MARI_BACKOFF_MAX_STREAK is the tuning knob: set too low it risks premature
rescans under normal join-storm congestion; 3 held up well in testing.

Also included: a testbed LED-color mapping so the current nRF5340-DK gateway
lights the node green (same known-gateway convention already in board.c).

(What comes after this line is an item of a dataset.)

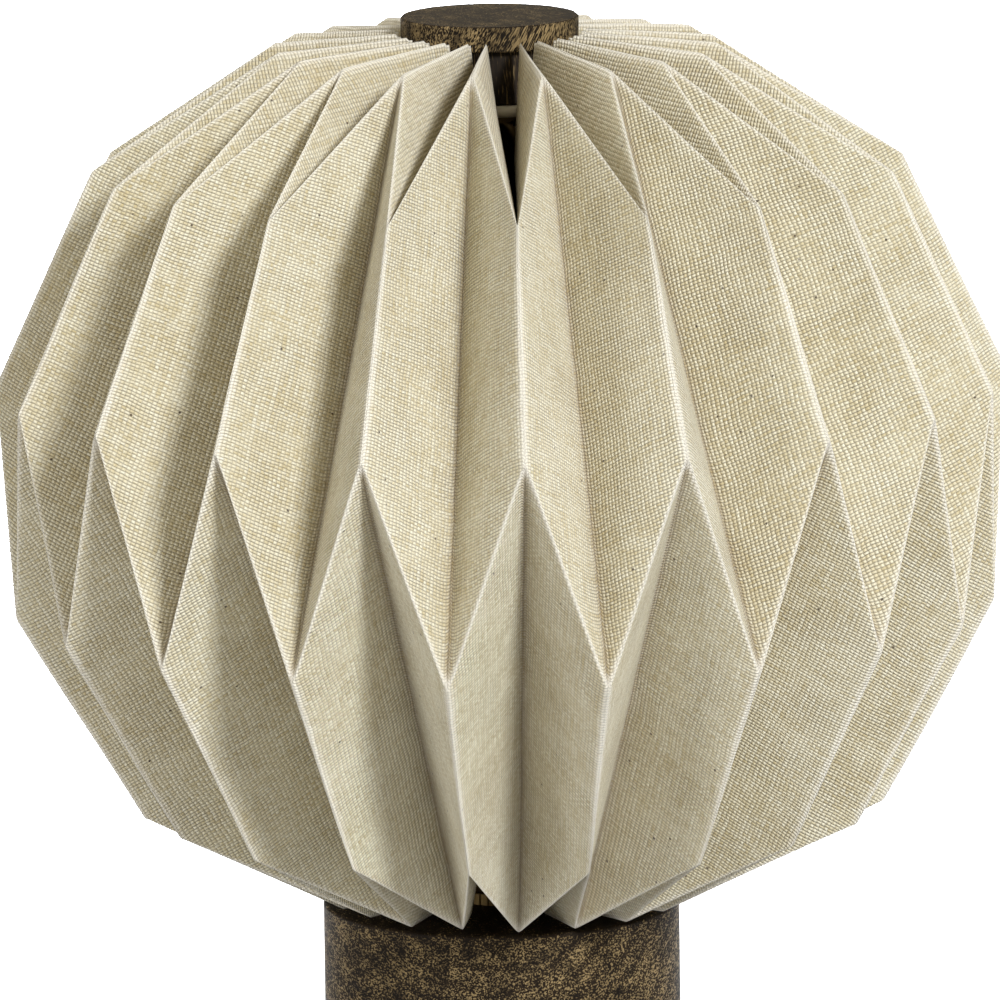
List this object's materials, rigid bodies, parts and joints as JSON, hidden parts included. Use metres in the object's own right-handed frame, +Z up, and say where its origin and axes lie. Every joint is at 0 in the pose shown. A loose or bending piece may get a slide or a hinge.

geonnave added 2 commits July 3, 2026 12:01
After MARI_BACKOFF_MAX_STREAK (3) consecutive join failures while already
pinned at the max backoff window, give up and rescan instead of waiting out
the 5 s wall-clock guard (kept as a backstop). Measured in attempts so it
adapts to slotframe size; ~2 s worst case on the huge schedule.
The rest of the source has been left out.